Source: Coin Metrics
Maximum Extractable Value (MEV): the dynamic depicted above has interesting implications with regard to Maximum Extractable Value (MEV), which is the economic benefit extracted by block producers (miners in PoW, staker in PoS) from ordering transactions in a block. Often, MEV serves an added revenue overlay that can drastically improve total revenues of block producers, especially in times when there are a lot of arbitrage opportunities on-chain.
Safety Considerations Post-Merge: the centralization seen in Ethereum staking closely mirrors the previous centralization seen in Ethereum mining. The top 5 stakers contribute to 65% of staked assets, much like the top 5 mining pools contributed roughly to 65% of the hashrate prior to the Merge. However, the attack threshold in Proof-of-Stake is lower than in Proof-of-Work. In PoS, that threshold is 33% and a single entity controlling 33% of staking is able to break consensus, whereas in PoW that threshold is 50% in order for consensus to break via a so-called 51% attack.

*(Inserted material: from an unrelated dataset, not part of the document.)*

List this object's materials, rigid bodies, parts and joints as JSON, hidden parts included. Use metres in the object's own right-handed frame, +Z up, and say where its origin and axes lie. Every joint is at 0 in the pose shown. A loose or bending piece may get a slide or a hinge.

Conclusions / Key Takeaways
The primary goal of the Merge was to transition to PoS and the ultimate result of that is a considerable reduction in electricity consumption. However, it can be argued that under the existing set of stakers the system is less secure. Applications and users must treat it accordingly and potentially wait longer (2 epochs) before considering large transactions final.
CTA: Future Work / RFP
Much remains to be evaluated in this new system. In order to counter the centralization seen in the set of stakers in the network, it might be required to separate stakers from those that are composing blocks: a new system called Proposer Block Separation (PBS). This might be the only way that the attack vector introduced by centralization can be addressed.